2.1.3. Features Used in NTL Detection
- Basic Statistics: Comprising the average, maximum/minimum values, and standard deviation, calculated over a given interval.
- Power Factor: Established as the ratio between active (kW) and reactive (kVAr) power, this requires instantaneous power measurements and high-resolution data (preferably up to 15 minutes) for an accurate estimate.
- Load Factor: Describes the relationship between average consumption and peak active energy over a set period.
- Streaks: Denotes the frequency with which the consumption curve crosses a defined moving average.
- Consumption to Contracted Power Ratio: Relates total active energy consumption over a period to the contracted power value.
- Pearson’s Coefficient [11]: This coefficient assesses the adequacy of a linear regression between active energy consumption and time.
- Billed/Consumed Energy Ratio: Reflects the discrepancy between billed and consumed energy, normalized by contracted power.
- Consumption Projection: An estimate of future consumption or the discrepancy between a projection and observed values.
- Wavelet Coefficients [12]: Measure the discrepancy between the wavelet coefficients of a current consumption curve and those of previous periods.
- Fourier Coefficients: Similar to wavelet coefficients, but focused on Fourier analysis.
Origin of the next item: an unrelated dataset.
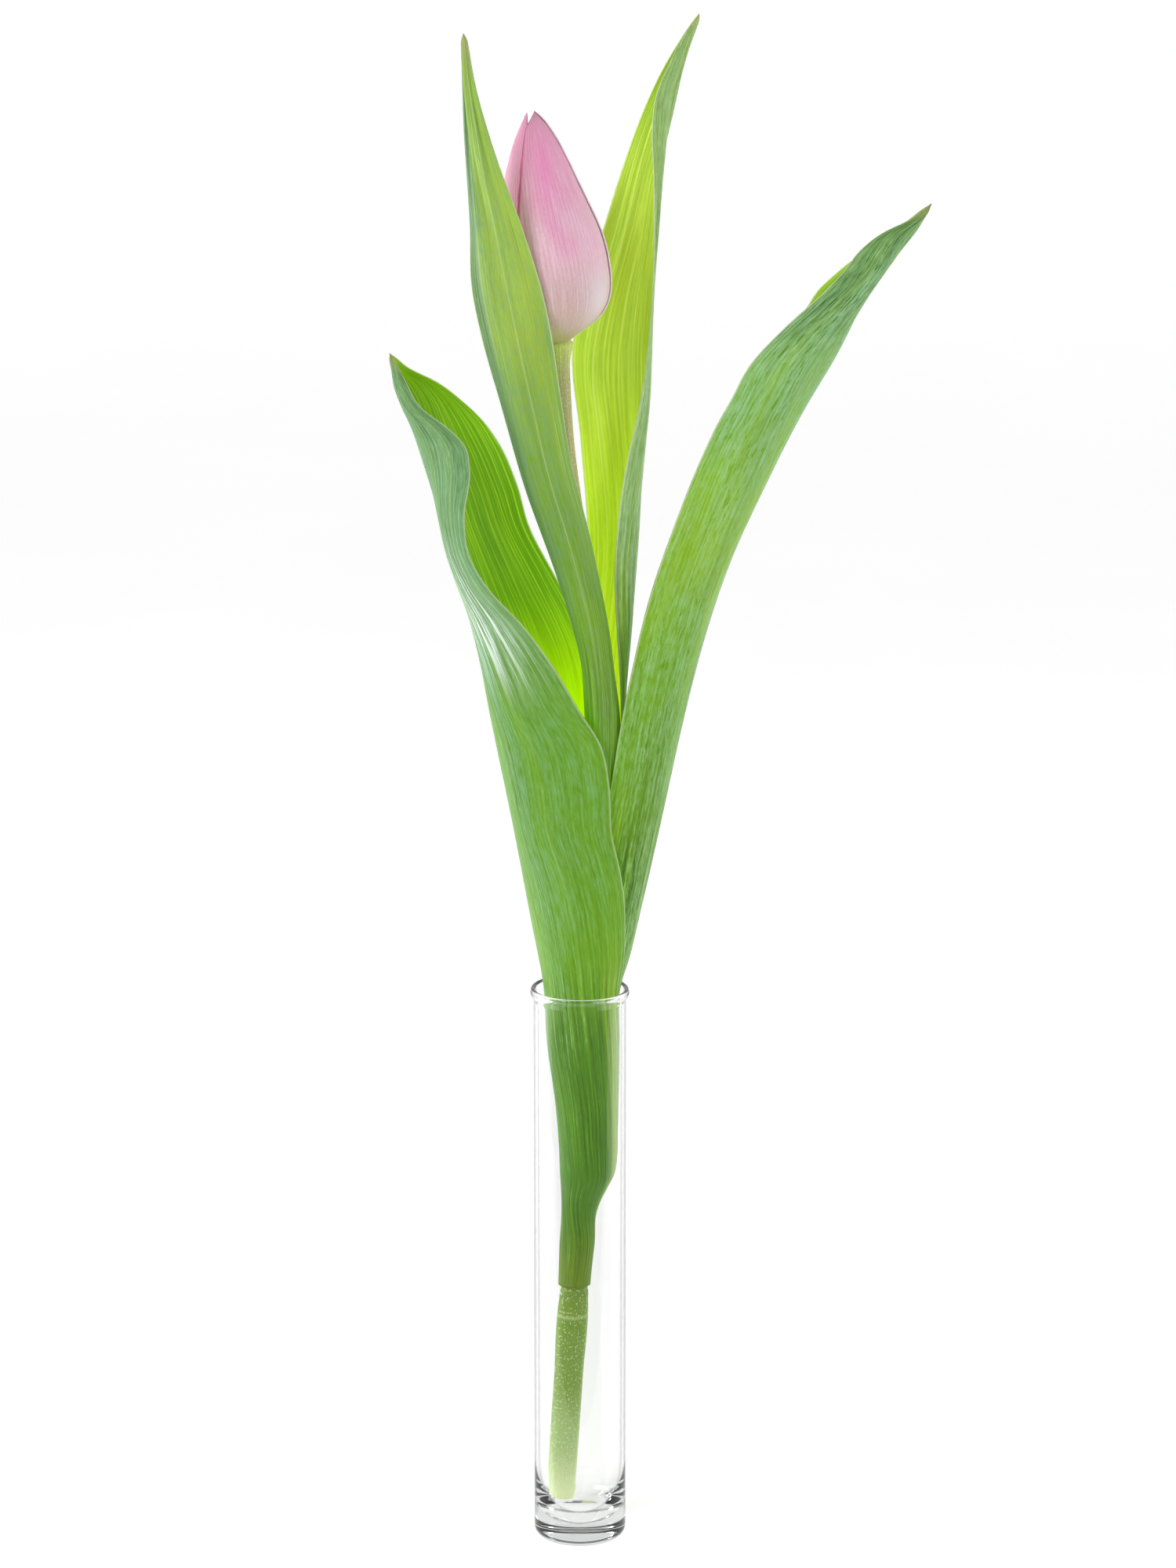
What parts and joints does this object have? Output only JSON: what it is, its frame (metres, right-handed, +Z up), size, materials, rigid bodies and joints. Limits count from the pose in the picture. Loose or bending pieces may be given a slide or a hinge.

The phase of the first coefficients can also be taken into consideration.
- Polynomial Coefficients: Contrast the coefficients of polynomials fitted to the current consumption curve with those of previous periods.
- Distance to the Average Consumer: Corresponds to the calculation of the Euclidean distance between an individual consumption curve and the average consumption of all consumers.
- Consumption Curve Slope: Measure of the slope of the best-fit line to the consumption curve time series.
- Principal Component Analysis (PCA): Derived from Principal Component Analysis or its "kernelized" counterpart (most recent publications). A selection of these components can be used.
- Fractional Order Dynamic Errors: These characteristics reflect the variations between a meter and real-time consumption records.
- Miss adjustment Rate: Quantifies the divergence between measurements at the MV/LV transformer and the sum of measurements from smart meters and estimated technical losses, all normalized by the nominal power of the substation.
- Seasonal Consumption Ratios: Compare energy consumption in different seasons or consumption relative to the average of consumers at the same substation in a specific season.
- Discrete Cosine Transform Coefficients: Involve the first k coefficients of this transformation.
- Percentage Change in Consumption: Represents an x% reduction in consumption during a period T compared to a previous interval or relative to the average.
- Estimated Records: Refer to the number of records made by estimate, in the event of inaccessibility to the meter.
2.2. Performance Metrics Used in Non-Technical Loss Detection
- Accuracy: (TP + TN) / (TP + TN + FP + FN) (2.3.1)
- Detection Rate (DR): TP / (TP + FN) (2.3.2)
- Precision: TP / (TP + FP) (2.3.3)
- False Positive Rate (FPR): FP / (FP + TN) (2.3.4)
- True Negative Rate (TNR): TN / (FP + TN) (2.3.5)
- False Negative Rate (FNR): FN / (FN + TP) (2.3.6)
- F1 Score: 2TP / (2TP + FP + FN) (2.3.7)
- AUC (Area Under the Curve): The area under the ROC (Receiver Operating Curve) of the binary classifier; (2.3.8)
- Recognition Rate: 1 - 0.5 x (FP/N + FN/P) (2.3.9)
- Bayesian Detection Rate: P(I) x DR / (P(I) x DR + P(¬I) x FPR) (2.3.10)
- Support: Refers to rule-driven systems. Represents the proportion of data to which a specific rule is applicable, relative to the total data set.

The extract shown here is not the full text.